Difficile de savoir s'il est plus facile d'écrire quand on se découvre le destin d'Ulysse... En tout cas L'Odyssée dessine soudain une trame qui relie les multiples anecdotes, racontées comme des brèves journalistiques - l'auteur a exercé ce métier, entre autres - et se faisant écho à de nombreuses reprises. Le tableau impressionniste devient une fresque...
Quoi qu'il en soit, il y a indéniablement chez cet auteur une capacité à lire dans les évènements au delà du visible immédiat, ce qui lui permet d'établir des liens et de raconter de véritables histoires. L'évènement fondateur de sa vie d'écrivain s'est-il produit quand il avait neuf ans?

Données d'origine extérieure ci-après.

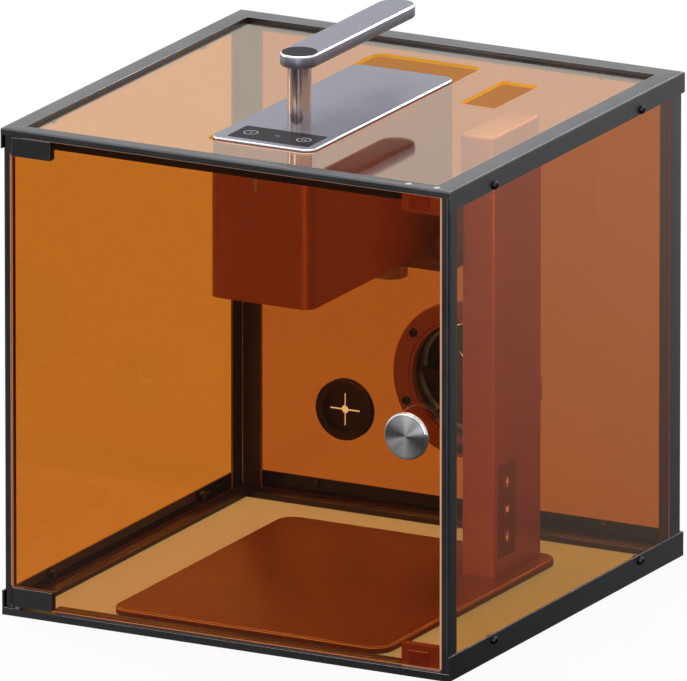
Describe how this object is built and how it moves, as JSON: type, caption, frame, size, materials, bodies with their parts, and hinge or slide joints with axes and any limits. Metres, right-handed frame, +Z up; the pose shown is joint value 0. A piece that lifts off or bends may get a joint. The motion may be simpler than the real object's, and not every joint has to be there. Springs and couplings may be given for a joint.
{
  "type": "desktop laser cutter",
  "caption": "Compact scanning-head laser cutter: dark column and head on a work plate, inside a square amber acrylic enclosure with front door, rear exhaust collar and cable grommet.",
  "frame": {"origin": "middle of the enclosure's footprint, on the surface it stands on", "axes": "+X to the right seen from the front, +Y to the back, +Z up; the door is at -Y"},
  "size_m": [0.4056, 0.4376, 0.4593],
  "materials": {
    "frame_black": "black anodised, satin",
    "amber_acrylic": "clear amber acrylic, polished",
    "floor_white": "opal sheet, translucent",
    "black_steel": "blackened steel",
    "bright_steel": "turned, bright",
    "magnet_nickel": "nickel plated",
    "duct_plastic": "black, moulded",
    "fan_plastic": "black, moulded",
    "grommet_rubber": "black rubber",
    "body_dark": "dark grey, fine satin",
    "inner_aluminium": "dark anodised",
    "motor_metal": "black body",
    "keypad_plastic": "black, fine texture",
    "key_plastic": "dark grey, pale symbols",
    "nut_brass": "turned",
    "knob_black": "black anodised",
    "satin_silver": "bead blasted, anodised",
    "control_glass": "black touch glass",
    "light_lens": "milky light pipe",
    "lens_glass": "coated lens",
    "mirror_glass": "polished",
    "board_green": "circuit board",
    "cap_black": "black disc"
  },
  "bodies": {
    "enclosure": {"bottom_front_bar": "frame_black", "bottom_back_bar": "frame_black", "bottom_side_bars": "frame_black", "top_front_bar": "frame_black", "top_back_bar": "frame_black", "top_side_bars": "frame_black", "front_posts": "frame_black", "back_posts": "frame_black", "side_panels": "amber_acrylic", "back_panel": "amber_acrylic", "top_panel": "amber_acrylic", "floor_panel": "floor_white", "panel_screws": "black_steel", "panel_nuts": "black_steel", "hinge_pins": "bright_steel", "catch_blocks": "frame_black", "catch_magnets": "magnet_nickel", "catch_screws": "bright_steel", "exhaust_flange": "duct_plastic", "duct_collar": "duct_plastic", "exhaust_screws": "black_steel", "fan_frame": "fan_plastic", "cable_grommet": "grommet_rubber", "base_plate": "body_dark", "column_shell": "body_dark", "guide_plates": "inner_aluminium", "guide_rods": "black_steel", "lift_motor": "motor_metal", "screw_bearing": "black_steel", "button_panel": "keypad_plastic"},
    "door": {"door_panel": "amber_acrylic", "hinge_blocks": "frame_black", "door_screws": "black_steel", "strike_plates": "bright_steel", "door_knob": "bright_steel"},
    "lift_screw": {"lead_screw": "black_steel"},
    "head": {"lift_carriage": "inner_aluminium", "lead_nut": "nut_brass", "arm_bracket": "inner_aluminium", "head_shell": "body_dark", "head_top_plate": "satin_silver", "control_glass": "control_glass", "status_light": "light_lens", "lens_barrel": "knob_black", "lens_glass": "lens_glass", "laser_module": "inner_aluminium", "galvo_motors": "motor_metal", "head_fan_frame": "fan_plastic", "control_board": "board_green", "handle_post": "bright_steel"},
    "clamp": {"clamp_knob": "knob_black"},
    "exhaust_rotor": {"fan_impeller": "fan_plastic"},
    "cooling_rotor": {"head_fan_impeller": "fan_plastic"},
    "scan_mirror_x": {"x_mirror": "mirror_glass"},
    "scan_mirror_y": {"y_mirror": "mirror_glass"},
    "handle": {"handle_lever": "satin_silver", "handle_cap": "cap_black"},
    "key_up": {"up_button": "key_plastic"},
    "key_stop": {"stop_button": "key_plastic"},
    "key_down": {"down_button": "key_plastic"}
  },
  "joints": [
    {"name": "door_swing", "type": "hinge", "parent": "enclosure", "child": "door", "pos_m": [-0.187, -0.1976, 0.2], "axis": [0, 0, -1], "range_deg": [0, 105]},
    {"name": "head_lift", "type": "slide", "parent": "enclosure", "child": "head", "axis": [0, 0, 1], "range_m": [-0.12, 0.05]},
    {"name": "lead_screw_spin", "type": "hinge", "parent": "enclosure", "child": "lift_screw", "pos_m": [0.09675, 0.08125, 0.2], "axis": [0, 0, 1], "range_deg": [-5401, 2251]},
    {"name": "clamp_knob_turn", "type": "hinge", "parent": "head", "child": "clamp", "pos_m": [0.02, 0.042, 0.2545], "axis": [0, 0, 1], "continuous": true},
    {"name": "exhaust_fan_spin", "type": "hinge", "parent": "enclosure", "child": "exhaust_rotor", "pos_m": [0.008, 0.2065, 0.121], "axis": [0, 1, 0], "continuous": true},
    {"name": "cooling_fan_spin", "type": "hinge", "parent": "head", "child": "cooling_rotor", "pos_m": [0.0033, 0.093, 0.345], "axis": [0, 1, 0], "continuous": true},
    {"name": "x_mirror_scan", "type": "hinge", "parent": "head", "child": "scan_mirror_x", "pos_m": [-0.0187, -0.075, 0.32], "axis": [0, 0, 1], "range_deg": [-10, 10]},
    {"name": "y_mirror_scan", "type": "hinge", "parent": "head", "child": "scan_mirror_y", "pos_m": [0.0033, -0.075, 0.32], "axis": [0, 1, 0], "range_deg": [-10, 10]},
    {"name": "handle_swivel", "type": "hinge", "parent": "head", "child": "handle", "pos_m": [0.0033, -0.0805, 0.4486], "axis": [0, 0, 1], "range_deg": [0, 90]},
    {"name": "key_up_press", "type": "slide", "parent": "enclosure", "child": "key_up", "axis": [-1, 0, 0], "range_m": [0, 0.0008], "stiffness_N_per_m": 600, "springref_m": -0.0004},
    {"name": "key_stop_press", "type": "slide", "parent": "enclosure", "child": "key_stop", "axis": [-1, 0, 0], "range_m": [0, 0.0008], "stiffness_N_per_m": 600, "springref_m": -0.0004},
    {"name": "key_down_press", "type": "slide", "parent": "enclosure", "child": "key_down", "axis": [-1, 0, 0], "range_m": [0, 0.0008], "stiffness_N_per_m": 600, "springref_m": -0.0004}
  ],
  "couplings": [
    {"joint": "lead_screw_spin", "follows": "head_lift", "rad_per_m": 785.4}
  ]
}
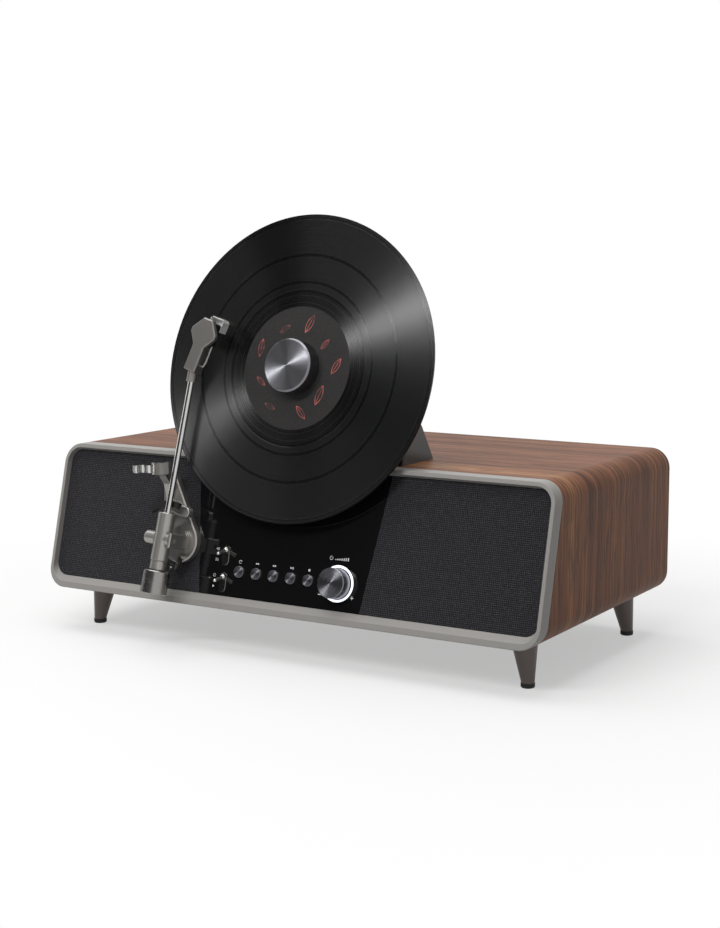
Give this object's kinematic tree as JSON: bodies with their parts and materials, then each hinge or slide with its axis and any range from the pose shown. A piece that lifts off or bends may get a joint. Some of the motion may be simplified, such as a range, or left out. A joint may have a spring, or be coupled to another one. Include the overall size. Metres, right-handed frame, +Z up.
{
  "type": "vertical record player",
  "caption": "Upright record player: a wood cabinet on splayed legs holds a leaning record, a tonearm, cloth grilles and a panel of knobs and switches.",
  "frame": {"origin": "centre of the bounding box of the whole, at the floor", "axes": "+X to the viewer's right, along the cabinet's length; +Y from the front to the back; +Z up"},
  "size_m": [0.565, 0.3422, 0.4263],
  "materials": {
    "walnut_veneer": "satin",
    "satin_bezel": "satin",
    "black_board": "matt",
    "grille_cloth": "woven",
    "gloss_black": "gloss",
    "black_plastic": "satin",
    "tower_grey": "satin",
    "leg_metal": "satin",
    "black_rubber": "matt",
    "dark_steel": "satin",
    "paper_cone": "matt",
    "board_green": "satin",
    "bright_steel": "bright",
    "brass": "satin",
    "platter_metal": "satin",
    "record_vinyl": "grooved gloss",
    "record_label": "printed paper",
    "spun_grey": "spun",
    "toggle_chrome": "polished",
    "light_white": "lit",
    "tonearm_grey": "satin",
    "tube_chrome": "polished",
    "weight_chrome": "dark polished",
    "cartridge_black": "satin",
    "guard_white": "gloss"
  },
  "bodies": {
    "cabinet": {"cabinet_sleeve": "walnut_veneer", "front_bezel": "satin_bezel", "baffle_board": "black_board", "grille_frame_left": "black_board", "grille_frame_right": "black_board", "grille_cloth": "grille_cloth", "centre_panel": "gloss_black", "rear_cover": "black_board", "audio_sockets": "black_plastic", "power_inlet": "black_plastic", "leg_front_left": "leg_metal", "leg_back_left": "leg_metal", "leg_front_right": "leg_metal", "leg_back_right": "leg_metal", "foot_pads": "black_rubber", "speaker_left": "dark_steel", "speaker_right": "dark_steel", "speaker_cones": "paper_cone", "main_board": "board_green", "control_board": "board_green", "tower_shell": "tower_grey", "tower_front_plate": "black_plastic", "motor": "dark_steel", "bearing_sleeve": "brass", "toggle_bushings": "toggle_chrome", "light_ring": "light_white", "tonearm_base": "tonearm_grey", "arm_rest": "tonearm_grey", "anti_skate_arm": "toggle_chrome", "cover_screws": "bright_steel", "baffle_screws": "bright_steel", "drive_belt": "black_rubber"},
    "turntable": {"spindle": "bright_steel", "platter_pulley": "platter_metal", "platter": "platter_metal", "slip_mat": "black_rubber", "record": "record_vinyl", "record_label": "record_label"},
    "clamp": {"clamp_knob": "spun_grey"},
    "pulley": {"motor_pulley": "brass"},
    "swivel": {"arm_yoke": "tonearm_grey"},
    "tonearm": {"arm_housing": "tonearm_grey", "arm_tube": "tube_chrome", "headshell": "tonearm_grey", "cartridge": "cartridge_black", "finger_lift": "tonearm_grey"},
    "counterweight": {"counterweight": "weight_chrome"},
    "stylus_guard": {"stylus_guard": "guard_white"},
    "cue_lever": {"cue_lever": "tonearm_grey"},
    "lift_rail": {"lift_rail": "black_plastic"},
    "arm_clip": {"arm_clip": "toggle_chrome"},
    "speed_toggle": {"toggle_speed": "toggle_chrome"},
    "mode_toggle": {"toggle_mode": "toggle_chrome"},
    "repeat_button": {"button_repeat": "spun_grey"},
    "previous_button": {"button_previous": "spun_grey"},
    "next_button": {"button_next": "spun_grey"},
    "play_button": {"button_play": "spun_grey"},
    "stop_button": {"button_stop": "spun_grey"},
    "volume_shaft": {"encoder_shaft": "bright_steel"},
    "volume_knob": {"volume_knob": "spun_grey"}
  },
  "joints": [
    {"name": "platter_spin", "type": "hinge", "parent": "cabinet", "child": "turntable", "pos_m": [0, -0.07495, 0.27719], "axis": [0, -0.9703, 0.2419], "continuous": true},
    {"name": "clamp_pull", "type": "slide", "parent": "turntable", "child": "clamp", "axis": [0, -0.9703, 0.2419], "range_m": [0, 0.03]},
    {"name": "pulley_spin", "type": "hinge", "parent": "cabinet", "child": "pulley", "pos_m": [0.058, -0.08736, 0.22742], "axis": [0, -0.9703, 0.2419], "continuous": true},
    {"name": "tonearm_swing", "type": "hinge", "parent": "cabinet", "child": "swivel", "pos_m": [-0.1197, -0.11809, 0.10419], "axis": [0, -0.9703, 0.2419], "range_deg": [-15, 15.8]},
    {"name": "tonearm_lift", "type": "hinge", "parent": "swivel", "child": "tonearm", "pos_m": [-0.1197, -0.14526, 0.11096], "axis": [0.9983, -0.0139, -0.0559], "range_deg": [0, 8]},
    {"name": "counterweight_slide", "type": "slide", "parent": "tonearm", "child": "counterweight", "axis": [0.0576, 0.2415, 0.9687], "range_m": [-0.006, 0.001]},
    {"name": "stylus_guard_pull", "type": "slide", "parent": "tonearm", "child": "stylus_guard", "axis": [0.2974, 0.231, 0.9264], "range_m": [0, 0.012]},
    {"name": "cue_turn", "type": "hinge", "parent": "cabinet", "child": "cue_lever", "pos_m": [-0.12901, -0.1098, 0.13743], "axis": [0, -0.9703, 0.2419], "range_deg": [0, 55]},
    {"name": "rail_rise", "type": "slide", "parent": "cabinet", "child": "lift_rail", "axis": [0, -0.9703, 0.2419], "range_m": [0, 0.0045]},
    {"name": "clip_turn", "type": "hinge", "parent": "cabinet", "child": "arm_clip", "pos_m": [-0.14033, -0.132, 0.17736], "axis": [-0.2164, 0.2362, 0.9473], "range_deg": [0, 125]},
    {"name": "speed_toggle_throw", "type": "hinge", "parent": "cabinet", "child": "speed_toggle", "pos_m": [-0.066, -0.11345, 0.10046], "axis": [-1, 0, 0], "range_deg": [0, 40]},
    {"name": "mode_toggle_throw", "type": "hinge", "parent": "cabinet", "child": "mode_toggle", "pos_m": [-0.066, -0.11986, 0.07474], "axis": [-1, 0, 0], "range_deg": [0, 40]},
    {"name": "repeat_button_press", "type": "slide", "parent": "cabinet", "child": "repeat_button", "axis": [0, 0.9703, -0.2419], "range_m": [0, 0.001], "stiffness_N_per_m": 300},
    {"name": "previous_button_press", "type": "slide", "parent": "cabinet", "child": "previous_button", "axis": [0, 0.9703, -0.2419], "range_m": [0, 0.001], "stiffness_N_per_m": 300},
    {"name": "next_button_press", "type": "slide", "parent": "cabinet", "child": "next_button", "axis": [0, 0.9703, -0.2419], "range_m": [0, 0.001], "stiffness_N_per_m": 300},
    {"name": "play_button_press", "type": "slide", "parent": "cabinet", "child": "play_button", "axis": [0, 0.9703, -0.2419], "range_m": [0, 0.001], "stiffness_N_per_m": 300},
    {"name": "stop_button_press", "type": "slide", "parent": "cabinet", "child": "stop_button", "axis": [0, 0.9703, -0.2419], "range_m": [0, 0.001], "stiffness_N_per_m": 300},
    {"name": "volume_press", "type": "slide", "parent": "cabinet", "child": "volume_shaft", "axis": [0, 0.9703, -0.2419], "range_m": [0, 0.001], "stiffness_N_per_m": 800},
    {"name": "volume_turn", "type": "hinge", "parent": "volume_shaft", "child": "volume_knob", "pos_m": [0.0657, -0.12346, 0.08265], "axis": [0, -0.9703, 0.2419], "continuous": true}
  ],
  "couplings": [
    {"joint": "pulley_spin", "follows": "platter_spin", "ratio": 9},
    {"joint": "tonearm_lift", "follows": "cue_turn", "ratio": 0.145},
    {"joint": "rail_rise", "follows": "cue_turn", "m_per_rad": 0.00465}
  ]
}
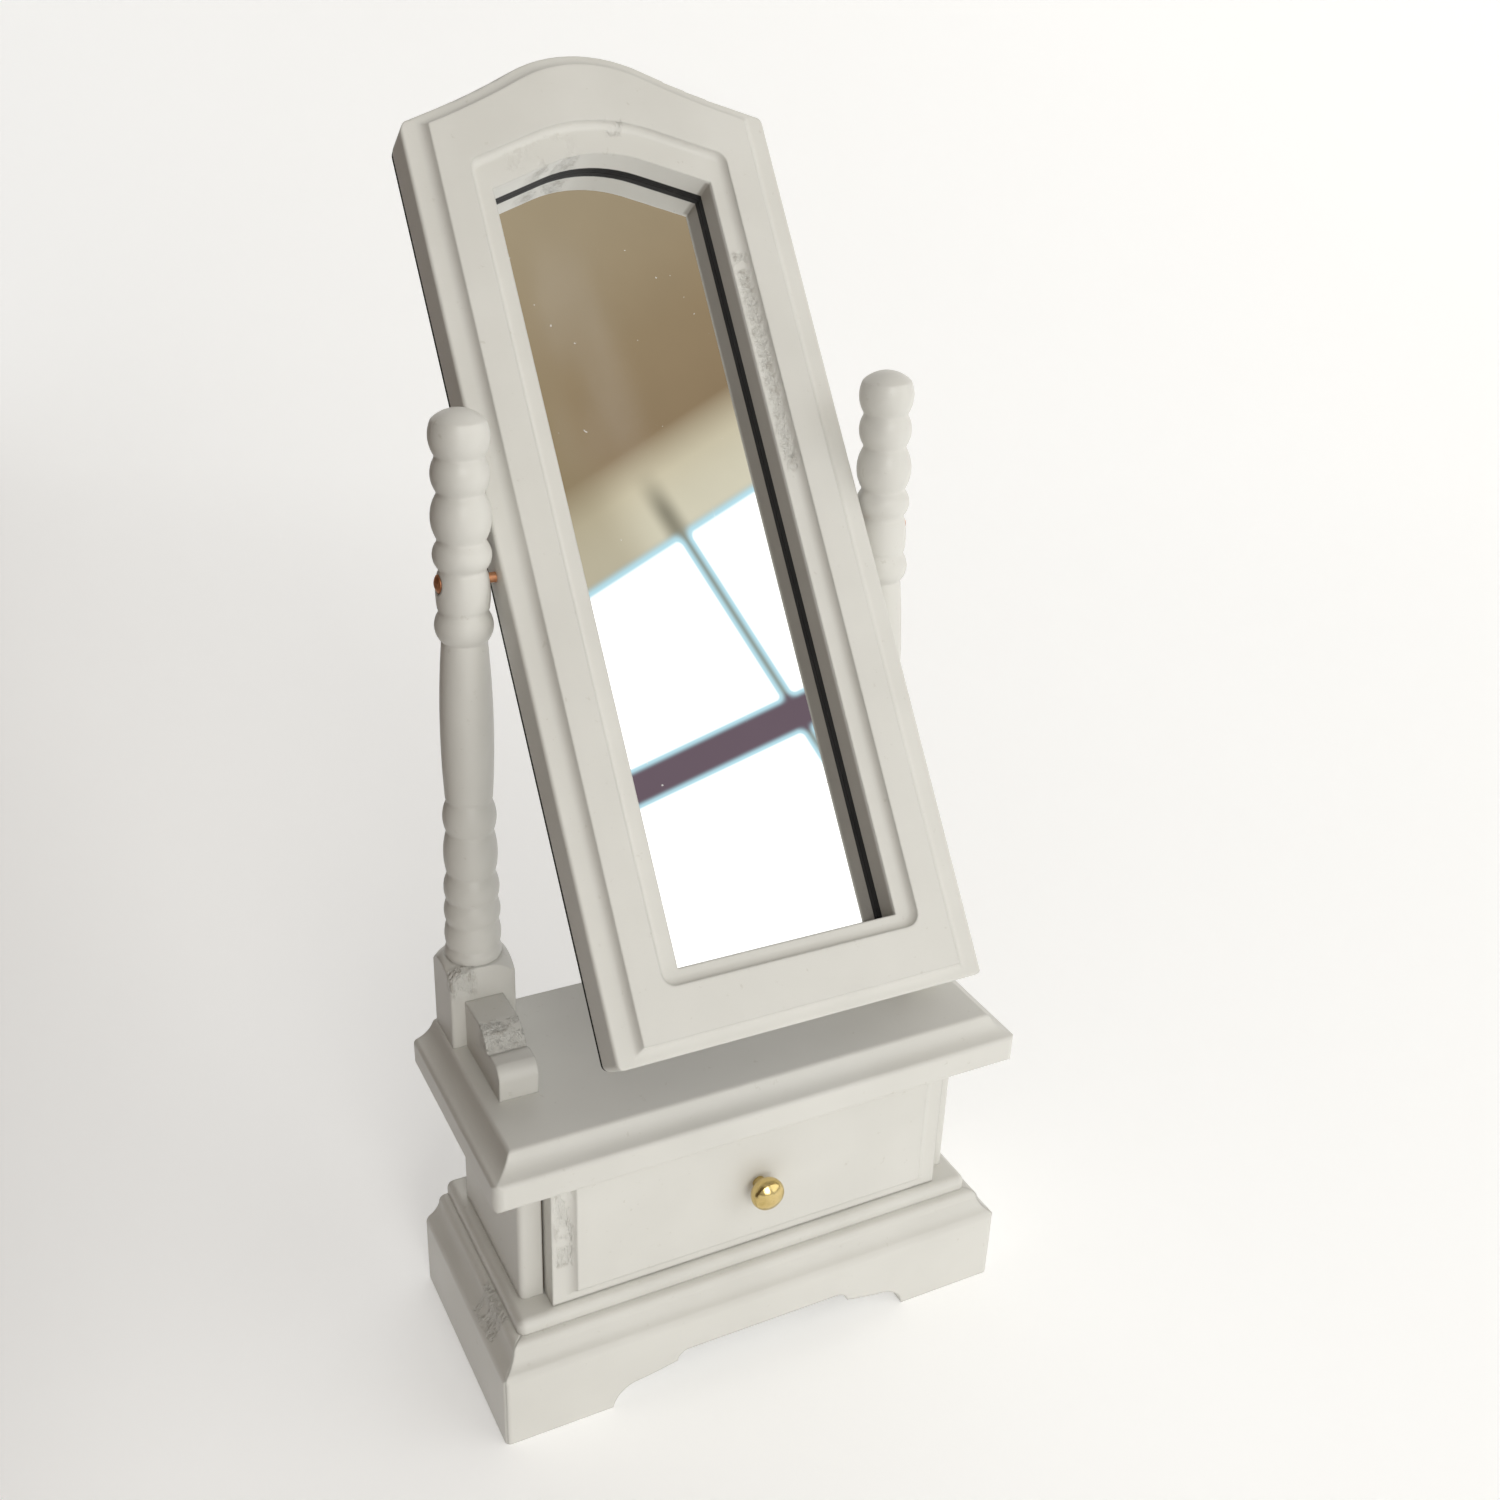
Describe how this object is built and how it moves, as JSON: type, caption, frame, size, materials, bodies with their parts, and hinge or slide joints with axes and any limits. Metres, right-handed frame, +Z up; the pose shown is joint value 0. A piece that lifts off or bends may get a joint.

Depuis ce dimanche de 1969, les aléas du moi me sont toujours apparus piteux. Et plus encore chez les autres, ce qui fut rarement bien interprété. C'est que bien peu soupçonnent que les phénomènes sont plus surprenants que les êtres, lesquels n'en sont qu'un avatar. Il est vrai que je n'ai connu personne qui ait eu la chance de vivre à neuf ans une après-midi résumant à elle seule la matière de cent années d'existence. Il me faudrait un jour payer ma dette pour avoir pu approcher l'intime prestidigitation du monde, l'absolu dégingandé de la vie.